Working data:
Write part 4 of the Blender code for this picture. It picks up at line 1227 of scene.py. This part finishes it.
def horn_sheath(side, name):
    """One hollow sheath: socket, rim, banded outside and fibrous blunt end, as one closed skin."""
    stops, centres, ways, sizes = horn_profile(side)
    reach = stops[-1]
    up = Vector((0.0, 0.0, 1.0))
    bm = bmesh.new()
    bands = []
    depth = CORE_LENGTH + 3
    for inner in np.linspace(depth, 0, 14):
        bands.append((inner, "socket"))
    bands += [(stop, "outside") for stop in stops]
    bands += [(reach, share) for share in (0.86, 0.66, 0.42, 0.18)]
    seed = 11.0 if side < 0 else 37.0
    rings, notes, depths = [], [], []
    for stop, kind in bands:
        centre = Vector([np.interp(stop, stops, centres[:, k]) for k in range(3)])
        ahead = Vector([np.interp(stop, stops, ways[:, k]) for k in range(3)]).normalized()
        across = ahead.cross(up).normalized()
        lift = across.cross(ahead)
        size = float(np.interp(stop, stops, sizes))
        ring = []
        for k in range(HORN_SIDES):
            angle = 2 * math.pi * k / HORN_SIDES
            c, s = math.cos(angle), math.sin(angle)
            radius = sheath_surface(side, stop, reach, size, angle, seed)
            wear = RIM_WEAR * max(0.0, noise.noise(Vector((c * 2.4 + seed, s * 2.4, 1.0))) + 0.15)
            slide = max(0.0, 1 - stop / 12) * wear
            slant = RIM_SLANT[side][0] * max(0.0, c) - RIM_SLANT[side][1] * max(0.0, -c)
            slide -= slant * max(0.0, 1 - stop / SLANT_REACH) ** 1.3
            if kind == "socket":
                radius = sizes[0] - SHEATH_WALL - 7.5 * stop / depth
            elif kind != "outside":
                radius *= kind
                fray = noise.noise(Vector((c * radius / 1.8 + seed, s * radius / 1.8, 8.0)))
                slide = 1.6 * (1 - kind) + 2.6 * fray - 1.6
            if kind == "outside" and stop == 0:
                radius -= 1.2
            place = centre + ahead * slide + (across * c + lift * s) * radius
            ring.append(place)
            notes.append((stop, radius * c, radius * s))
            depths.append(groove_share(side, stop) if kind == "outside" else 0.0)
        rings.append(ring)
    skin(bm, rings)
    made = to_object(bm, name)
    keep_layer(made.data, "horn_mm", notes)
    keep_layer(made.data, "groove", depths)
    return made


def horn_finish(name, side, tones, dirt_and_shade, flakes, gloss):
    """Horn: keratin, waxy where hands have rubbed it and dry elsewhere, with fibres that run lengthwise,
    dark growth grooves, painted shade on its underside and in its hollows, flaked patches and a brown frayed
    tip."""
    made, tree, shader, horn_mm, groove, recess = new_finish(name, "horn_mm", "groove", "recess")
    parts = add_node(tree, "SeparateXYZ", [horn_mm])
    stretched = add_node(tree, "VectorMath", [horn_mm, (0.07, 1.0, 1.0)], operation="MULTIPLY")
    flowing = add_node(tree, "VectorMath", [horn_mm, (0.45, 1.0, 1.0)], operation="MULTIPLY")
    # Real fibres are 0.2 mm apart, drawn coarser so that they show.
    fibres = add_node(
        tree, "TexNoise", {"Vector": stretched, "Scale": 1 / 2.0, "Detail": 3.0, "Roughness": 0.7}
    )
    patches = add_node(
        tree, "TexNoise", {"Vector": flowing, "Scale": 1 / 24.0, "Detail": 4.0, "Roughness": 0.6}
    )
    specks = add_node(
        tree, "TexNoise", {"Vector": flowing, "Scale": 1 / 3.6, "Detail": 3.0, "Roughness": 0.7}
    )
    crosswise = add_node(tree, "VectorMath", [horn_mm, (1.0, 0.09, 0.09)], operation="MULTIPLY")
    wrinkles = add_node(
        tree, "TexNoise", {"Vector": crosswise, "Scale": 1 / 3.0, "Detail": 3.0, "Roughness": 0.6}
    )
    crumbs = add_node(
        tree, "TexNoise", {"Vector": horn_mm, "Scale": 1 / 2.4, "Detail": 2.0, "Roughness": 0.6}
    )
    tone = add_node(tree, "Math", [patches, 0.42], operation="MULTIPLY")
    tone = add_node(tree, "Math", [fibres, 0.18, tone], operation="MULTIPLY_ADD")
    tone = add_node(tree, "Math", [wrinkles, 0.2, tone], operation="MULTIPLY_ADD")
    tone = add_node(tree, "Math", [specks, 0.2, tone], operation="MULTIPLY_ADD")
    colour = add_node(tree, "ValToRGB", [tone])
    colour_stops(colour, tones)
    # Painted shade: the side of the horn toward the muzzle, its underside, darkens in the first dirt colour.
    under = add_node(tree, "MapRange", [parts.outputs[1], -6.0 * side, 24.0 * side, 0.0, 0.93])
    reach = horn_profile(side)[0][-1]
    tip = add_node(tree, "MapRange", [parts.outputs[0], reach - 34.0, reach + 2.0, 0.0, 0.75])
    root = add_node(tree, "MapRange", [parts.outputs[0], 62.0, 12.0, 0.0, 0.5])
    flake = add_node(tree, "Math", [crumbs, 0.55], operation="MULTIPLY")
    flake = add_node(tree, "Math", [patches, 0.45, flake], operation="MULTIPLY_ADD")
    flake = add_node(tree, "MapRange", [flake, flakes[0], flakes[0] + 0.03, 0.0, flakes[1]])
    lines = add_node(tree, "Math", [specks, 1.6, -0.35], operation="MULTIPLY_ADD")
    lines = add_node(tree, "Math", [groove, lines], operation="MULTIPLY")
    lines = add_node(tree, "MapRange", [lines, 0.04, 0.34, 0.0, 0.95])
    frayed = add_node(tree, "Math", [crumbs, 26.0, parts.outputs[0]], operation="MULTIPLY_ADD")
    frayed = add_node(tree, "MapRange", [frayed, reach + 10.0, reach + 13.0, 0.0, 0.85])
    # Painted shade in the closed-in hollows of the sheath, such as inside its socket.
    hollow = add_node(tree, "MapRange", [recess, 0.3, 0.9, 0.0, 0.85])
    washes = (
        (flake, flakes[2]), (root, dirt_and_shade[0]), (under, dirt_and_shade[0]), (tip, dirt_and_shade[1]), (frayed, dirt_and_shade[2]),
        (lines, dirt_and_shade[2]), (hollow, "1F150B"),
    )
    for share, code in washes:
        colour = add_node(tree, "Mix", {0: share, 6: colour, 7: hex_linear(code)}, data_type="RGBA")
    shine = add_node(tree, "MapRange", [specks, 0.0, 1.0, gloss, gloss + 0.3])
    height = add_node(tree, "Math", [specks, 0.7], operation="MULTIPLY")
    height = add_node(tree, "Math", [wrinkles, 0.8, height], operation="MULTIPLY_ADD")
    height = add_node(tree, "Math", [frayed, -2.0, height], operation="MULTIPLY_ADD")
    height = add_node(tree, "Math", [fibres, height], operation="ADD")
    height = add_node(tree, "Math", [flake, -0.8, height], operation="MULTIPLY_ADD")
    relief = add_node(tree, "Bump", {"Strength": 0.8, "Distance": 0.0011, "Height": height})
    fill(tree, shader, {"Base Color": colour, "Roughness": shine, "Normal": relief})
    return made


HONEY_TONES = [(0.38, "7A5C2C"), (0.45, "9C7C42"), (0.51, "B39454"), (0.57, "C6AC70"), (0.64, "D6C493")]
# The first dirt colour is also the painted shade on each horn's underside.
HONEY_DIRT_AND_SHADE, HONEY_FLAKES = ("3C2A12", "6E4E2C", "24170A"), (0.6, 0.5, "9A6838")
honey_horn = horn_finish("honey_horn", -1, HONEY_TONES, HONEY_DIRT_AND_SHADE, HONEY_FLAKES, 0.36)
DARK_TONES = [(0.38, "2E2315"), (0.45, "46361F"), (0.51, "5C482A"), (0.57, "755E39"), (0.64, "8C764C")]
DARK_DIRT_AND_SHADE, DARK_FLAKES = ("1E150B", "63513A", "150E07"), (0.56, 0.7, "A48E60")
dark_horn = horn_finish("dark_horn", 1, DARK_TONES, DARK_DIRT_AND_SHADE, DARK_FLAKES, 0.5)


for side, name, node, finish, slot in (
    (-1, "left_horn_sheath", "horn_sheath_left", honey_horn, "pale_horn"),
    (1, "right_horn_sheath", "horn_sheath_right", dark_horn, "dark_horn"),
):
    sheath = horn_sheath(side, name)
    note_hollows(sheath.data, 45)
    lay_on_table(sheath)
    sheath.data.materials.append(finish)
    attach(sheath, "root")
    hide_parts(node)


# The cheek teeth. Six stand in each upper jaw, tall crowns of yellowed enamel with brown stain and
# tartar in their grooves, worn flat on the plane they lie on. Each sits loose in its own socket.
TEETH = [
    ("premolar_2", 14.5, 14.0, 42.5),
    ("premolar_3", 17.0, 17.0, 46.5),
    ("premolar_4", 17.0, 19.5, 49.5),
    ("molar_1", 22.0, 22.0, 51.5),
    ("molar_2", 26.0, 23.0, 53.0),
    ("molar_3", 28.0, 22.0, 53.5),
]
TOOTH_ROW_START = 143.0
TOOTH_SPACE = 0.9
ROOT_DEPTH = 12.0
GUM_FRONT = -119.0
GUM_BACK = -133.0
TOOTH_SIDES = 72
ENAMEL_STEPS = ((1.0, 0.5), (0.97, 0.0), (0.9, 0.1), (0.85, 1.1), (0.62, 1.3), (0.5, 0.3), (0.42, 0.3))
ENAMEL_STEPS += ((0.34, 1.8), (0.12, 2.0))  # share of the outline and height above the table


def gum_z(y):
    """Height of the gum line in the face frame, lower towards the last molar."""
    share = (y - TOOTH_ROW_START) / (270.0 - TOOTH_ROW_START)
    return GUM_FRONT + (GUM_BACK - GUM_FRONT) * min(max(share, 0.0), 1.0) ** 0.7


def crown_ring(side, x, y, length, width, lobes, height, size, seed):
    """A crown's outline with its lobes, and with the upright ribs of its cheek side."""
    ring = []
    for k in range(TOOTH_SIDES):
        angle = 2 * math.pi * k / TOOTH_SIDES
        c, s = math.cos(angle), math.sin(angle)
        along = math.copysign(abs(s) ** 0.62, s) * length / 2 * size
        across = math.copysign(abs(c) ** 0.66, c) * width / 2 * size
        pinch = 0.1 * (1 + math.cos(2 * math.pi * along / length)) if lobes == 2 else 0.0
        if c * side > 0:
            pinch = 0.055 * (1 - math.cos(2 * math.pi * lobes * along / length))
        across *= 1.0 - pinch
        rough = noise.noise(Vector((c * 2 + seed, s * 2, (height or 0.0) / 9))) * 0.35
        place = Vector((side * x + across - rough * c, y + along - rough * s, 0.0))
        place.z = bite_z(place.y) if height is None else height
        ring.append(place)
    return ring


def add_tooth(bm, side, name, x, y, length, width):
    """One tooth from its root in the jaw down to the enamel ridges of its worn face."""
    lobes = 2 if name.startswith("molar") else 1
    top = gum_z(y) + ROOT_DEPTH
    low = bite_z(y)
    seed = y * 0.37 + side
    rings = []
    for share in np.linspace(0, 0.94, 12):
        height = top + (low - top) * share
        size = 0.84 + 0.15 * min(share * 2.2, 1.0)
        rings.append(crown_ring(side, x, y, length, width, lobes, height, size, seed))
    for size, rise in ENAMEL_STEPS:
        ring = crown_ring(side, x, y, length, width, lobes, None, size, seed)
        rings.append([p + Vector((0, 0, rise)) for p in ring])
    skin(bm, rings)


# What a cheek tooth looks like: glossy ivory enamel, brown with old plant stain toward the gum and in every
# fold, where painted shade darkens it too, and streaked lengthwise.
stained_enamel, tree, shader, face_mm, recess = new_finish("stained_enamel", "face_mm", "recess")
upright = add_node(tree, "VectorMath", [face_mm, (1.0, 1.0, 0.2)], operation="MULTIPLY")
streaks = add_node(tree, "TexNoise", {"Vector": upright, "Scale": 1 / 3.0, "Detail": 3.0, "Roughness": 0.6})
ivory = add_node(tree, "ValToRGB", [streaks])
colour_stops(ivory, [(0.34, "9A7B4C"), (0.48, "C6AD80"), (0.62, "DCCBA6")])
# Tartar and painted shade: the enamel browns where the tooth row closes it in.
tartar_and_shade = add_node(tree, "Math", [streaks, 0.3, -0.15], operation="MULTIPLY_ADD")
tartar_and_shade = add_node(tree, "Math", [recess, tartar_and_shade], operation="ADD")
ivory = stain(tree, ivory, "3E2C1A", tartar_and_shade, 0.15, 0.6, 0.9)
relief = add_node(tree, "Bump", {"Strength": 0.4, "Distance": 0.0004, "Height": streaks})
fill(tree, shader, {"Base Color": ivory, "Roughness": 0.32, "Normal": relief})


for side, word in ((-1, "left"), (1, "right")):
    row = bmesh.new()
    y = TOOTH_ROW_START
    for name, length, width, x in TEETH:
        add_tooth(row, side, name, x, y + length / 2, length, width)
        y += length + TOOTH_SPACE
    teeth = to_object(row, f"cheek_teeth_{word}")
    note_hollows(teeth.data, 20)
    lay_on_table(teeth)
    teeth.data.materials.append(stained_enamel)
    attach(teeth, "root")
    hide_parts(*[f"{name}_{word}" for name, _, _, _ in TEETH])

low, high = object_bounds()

* * *

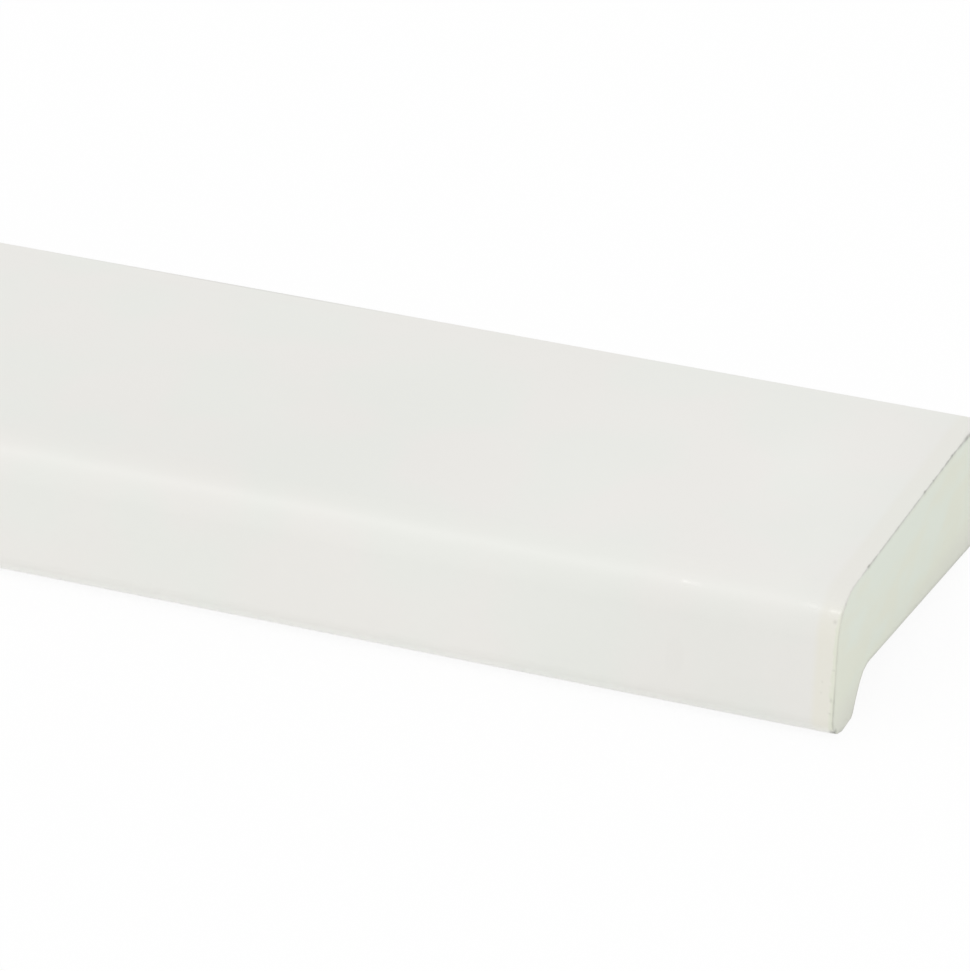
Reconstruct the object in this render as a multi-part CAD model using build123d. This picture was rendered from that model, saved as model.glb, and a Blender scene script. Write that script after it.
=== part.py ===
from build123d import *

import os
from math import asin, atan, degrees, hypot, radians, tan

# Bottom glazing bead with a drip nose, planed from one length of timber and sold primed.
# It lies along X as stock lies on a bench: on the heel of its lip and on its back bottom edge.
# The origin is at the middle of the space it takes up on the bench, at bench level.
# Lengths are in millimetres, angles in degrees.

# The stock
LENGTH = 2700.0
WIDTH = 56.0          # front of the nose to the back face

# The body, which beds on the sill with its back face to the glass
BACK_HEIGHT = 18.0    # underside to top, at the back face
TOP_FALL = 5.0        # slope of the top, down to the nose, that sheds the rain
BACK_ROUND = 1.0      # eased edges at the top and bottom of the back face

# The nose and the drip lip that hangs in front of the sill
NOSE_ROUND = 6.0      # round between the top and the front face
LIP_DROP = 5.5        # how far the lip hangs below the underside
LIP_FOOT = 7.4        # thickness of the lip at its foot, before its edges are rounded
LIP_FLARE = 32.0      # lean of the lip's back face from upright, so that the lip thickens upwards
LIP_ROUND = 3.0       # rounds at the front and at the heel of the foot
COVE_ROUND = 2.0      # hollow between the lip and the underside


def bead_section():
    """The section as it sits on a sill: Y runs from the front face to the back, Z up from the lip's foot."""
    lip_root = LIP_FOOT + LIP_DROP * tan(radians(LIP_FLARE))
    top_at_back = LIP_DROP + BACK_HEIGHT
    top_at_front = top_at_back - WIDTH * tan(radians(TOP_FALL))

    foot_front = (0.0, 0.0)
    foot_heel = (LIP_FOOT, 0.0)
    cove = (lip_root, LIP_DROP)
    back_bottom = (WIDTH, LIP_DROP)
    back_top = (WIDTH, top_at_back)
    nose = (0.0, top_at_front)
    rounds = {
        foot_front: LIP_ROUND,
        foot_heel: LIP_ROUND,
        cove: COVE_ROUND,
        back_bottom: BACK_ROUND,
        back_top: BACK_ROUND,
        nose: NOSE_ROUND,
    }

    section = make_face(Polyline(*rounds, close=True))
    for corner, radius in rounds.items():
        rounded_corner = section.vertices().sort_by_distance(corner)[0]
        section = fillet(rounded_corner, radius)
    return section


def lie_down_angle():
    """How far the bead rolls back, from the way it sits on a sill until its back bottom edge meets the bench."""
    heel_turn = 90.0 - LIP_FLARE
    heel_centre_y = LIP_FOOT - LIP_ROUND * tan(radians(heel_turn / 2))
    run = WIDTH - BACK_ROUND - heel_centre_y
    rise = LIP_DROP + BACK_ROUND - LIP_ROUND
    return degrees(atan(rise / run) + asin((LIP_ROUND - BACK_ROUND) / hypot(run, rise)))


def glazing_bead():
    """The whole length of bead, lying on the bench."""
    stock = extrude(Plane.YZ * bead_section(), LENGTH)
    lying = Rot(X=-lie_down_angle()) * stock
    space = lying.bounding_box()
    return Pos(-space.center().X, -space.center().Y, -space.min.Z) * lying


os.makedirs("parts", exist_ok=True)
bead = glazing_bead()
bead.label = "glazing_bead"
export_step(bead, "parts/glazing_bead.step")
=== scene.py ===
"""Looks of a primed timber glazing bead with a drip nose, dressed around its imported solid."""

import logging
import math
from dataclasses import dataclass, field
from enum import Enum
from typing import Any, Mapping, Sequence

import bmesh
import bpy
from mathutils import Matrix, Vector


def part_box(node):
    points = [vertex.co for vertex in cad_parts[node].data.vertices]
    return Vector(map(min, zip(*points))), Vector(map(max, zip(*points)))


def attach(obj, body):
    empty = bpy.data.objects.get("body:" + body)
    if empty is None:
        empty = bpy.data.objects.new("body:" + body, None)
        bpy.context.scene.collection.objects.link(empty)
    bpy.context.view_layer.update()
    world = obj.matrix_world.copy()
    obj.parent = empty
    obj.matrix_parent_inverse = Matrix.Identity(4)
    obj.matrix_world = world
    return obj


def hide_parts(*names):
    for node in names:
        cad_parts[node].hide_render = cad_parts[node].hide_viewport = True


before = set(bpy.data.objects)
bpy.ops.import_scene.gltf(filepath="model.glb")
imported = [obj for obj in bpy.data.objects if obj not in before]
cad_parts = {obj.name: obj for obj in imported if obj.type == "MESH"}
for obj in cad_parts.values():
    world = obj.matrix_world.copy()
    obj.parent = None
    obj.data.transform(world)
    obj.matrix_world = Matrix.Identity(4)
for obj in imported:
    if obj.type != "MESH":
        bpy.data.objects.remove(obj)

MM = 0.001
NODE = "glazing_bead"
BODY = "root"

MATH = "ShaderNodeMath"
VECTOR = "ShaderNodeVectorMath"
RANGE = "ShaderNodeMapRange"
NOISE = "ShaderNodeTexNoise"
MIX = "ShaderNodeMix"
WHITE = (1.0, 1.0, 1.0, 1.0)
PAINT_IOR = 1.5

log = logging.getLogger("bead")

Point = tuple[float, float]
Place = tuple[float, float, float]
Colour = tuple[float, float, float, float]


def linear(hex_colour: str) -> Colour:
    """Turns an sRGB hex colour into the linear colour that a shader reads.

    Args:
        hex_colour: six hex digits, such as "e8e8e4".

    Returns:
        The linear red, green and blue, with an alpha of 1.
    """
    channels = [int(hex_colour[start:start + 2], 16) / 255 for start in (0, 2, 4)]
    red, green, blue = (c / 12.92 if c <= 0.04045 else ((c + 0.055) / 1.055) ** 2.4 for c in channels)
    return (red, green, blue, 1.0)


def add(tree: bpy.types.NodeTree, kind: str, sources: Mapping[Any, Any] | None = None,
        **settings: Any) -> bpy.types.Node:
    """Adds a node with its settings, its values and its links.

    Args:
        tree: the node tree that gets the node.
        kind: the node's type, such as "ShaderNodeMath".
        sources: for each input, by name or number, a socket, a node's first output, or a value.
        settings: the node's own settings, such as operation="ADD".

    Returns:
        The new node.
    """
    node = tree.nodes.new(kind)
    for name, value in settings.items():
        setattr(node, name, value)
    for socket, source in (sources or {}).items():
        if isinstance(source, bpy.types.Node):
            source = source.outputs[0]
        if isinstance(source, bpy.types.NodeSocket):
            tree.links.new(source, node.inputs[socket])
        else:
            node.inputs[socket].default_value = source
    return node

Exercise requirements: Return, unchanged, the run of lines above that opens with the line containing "space = lying.bounding_box()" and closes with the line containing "PAINT_IOR = 1.5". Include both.

Response:
    space = lying.bounding_box()
    return Pos(-space.center().X, -space.center().Y, -space.min.Z) * lying


os.makedirs("parts", exist_ok=True)
bead = glazing_bead()
bead.label = "glazing_bead"
export_step(bead, "parts/glazing_bead.step")
=== scene.py ===
"""Looks of a primed timber glazing bead with a drip nose, dressed around its imported solid."""

import logging
import math
from dataclasses import dataclass, field
from enum import Enum
from typing import Any, Mapping, Sequence

import bmesh
import bpy
from mathutils import Matrix, Vector


def part_box(node):
    points = [vertex.co for vertex in cad_parts[node].data.vertices]
    return Vector(map(min, zip(*points))), Vector(map(max, zip(*points)))


def attach(obj, body):
    empty = bpy.data.objects.get("body:" + body)
    if empty is None:
        empty = bpy.data.objects.new("body:" + body, None)
        bpy.context.scene.collection.objects.link(empty)
    bpy.context.view_layer.update()
    world = obj.matrix_world.copy()
    obj.parent = empty
    obj.matrix_parent_inverse = Matrix.Identity(4)
    obj.matrix_world = world
    return obj


def hide_parts(*names):
    for node in names:
        cad_parts[node].hide_render = cad_parts[node].hide_viewport = True


before = set(bpy.data.objects)
bpy.ops.import_scene.gltf(filepath="model.glb")
imported = [obj for obj in bpy.data.objects if obj not in before]
cad_parts = {obj.name: obj for obj in imported if obj.type == "MESH"}
for obj in cad_parts.values():
    world = obj.matrix_world.copy()
    obj.parent = None
    obj.data.transform(world)
    obj.matrix_world = Matrix.Identity(4)
for obj in imported:
    if obj.type != "MESH":
        bpy.data.objects.remove(obj)

MM = 0.001
NODE = "glazing_bead"
BODY = "root"

MATH = "ShaderNodeMath"
VECTOR = "ShaderNodeVectorMath"
RANGE = "ShaderNodeMapRange"
NOISE = "ShaderNodeTexNoise"
MIX = "ShaderNodeMix"
WHITE = (1.0, 1.0, 1.0, 1.0)
PAINT_IOR = 1.5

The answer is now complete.